The sticker price of payroll tax debt understates the real cost. By the time the IRS assesses penalties and interest, a $60K unpaid liability can become a $100K+ obligation — and part of it is personal.
| Component | Who Owes It | Dischargeable in Bankruptcy? |
|---|---|---|
| Employer share of FICA (unpaid) | Business | Yes |
| Employee share withheld but unremitted (trust fund) | Owner personally | No |
| Trust Fund Recovery Penalty (100% of trust fund amount) | Owner personally | No |
| Failure to deposit penalty (2–15%) | Business | Yes |
| Interest (currently ~8% annually) | Business | Yes |
SPM does not handle IRS negotiations — that requires a tax attorney or enrolled agent. What we do is fix the cash flow structure that caused the problem, so you can sustain your IRS repayment plan without creating a new cash crisis. The two have to happen at the same time or the repayment plan fails.
The single most effective prevention is structural separation. If payroll tax funds sit in your operating account, they're available to spend in a crisis. If they're in a separate dedicated account, they're not — and the temptation disappears.
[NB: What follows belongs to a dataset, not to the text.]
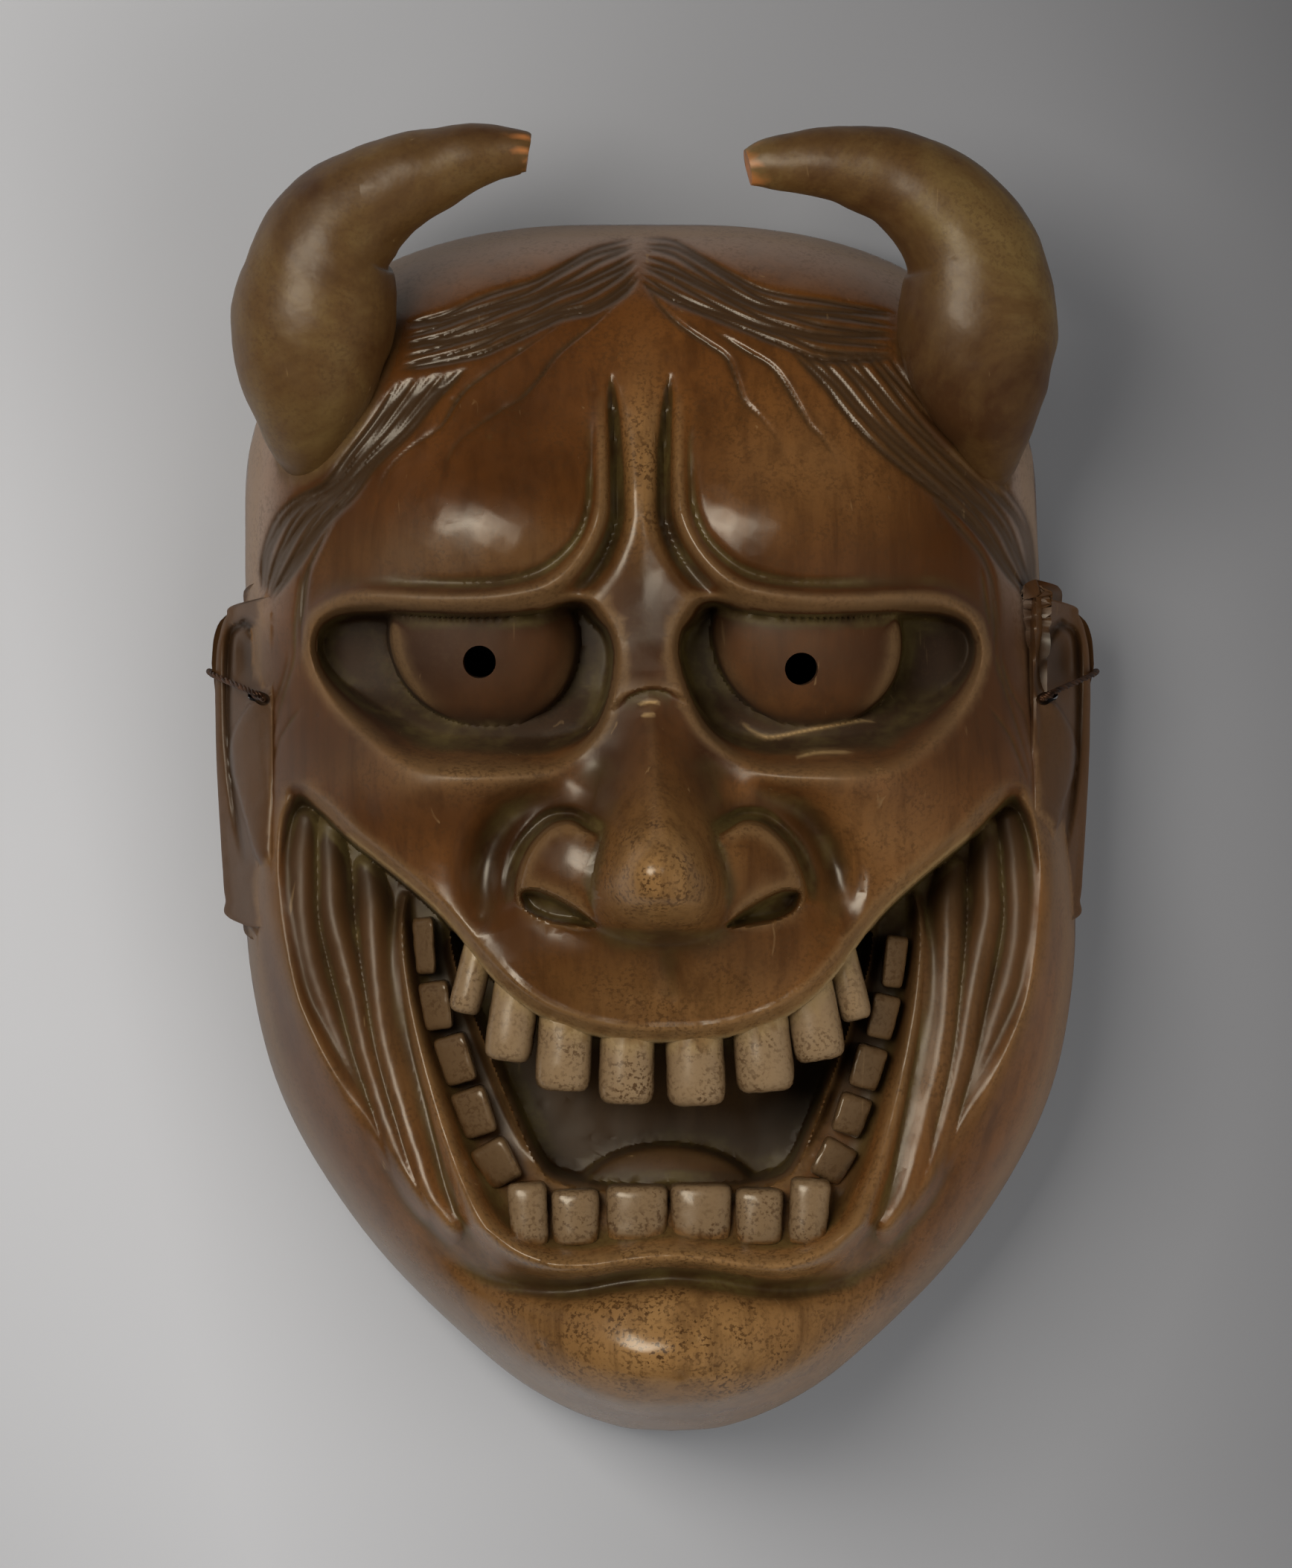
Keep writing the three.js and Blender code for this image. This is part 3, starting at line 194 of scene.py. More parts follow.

The IRS assesses Trust Fund Recovery Penalties (TFRP) personally against any owner or officer who had authority over payroll decisions. This is one of the few IRS penalties that cannot be discharged in bankruptcy. Penalties accrue at 100% of the unpaid employee portion — meaning if you owe $80K in trust fund taxes, the penalty is another $80K against you personally, not just the business.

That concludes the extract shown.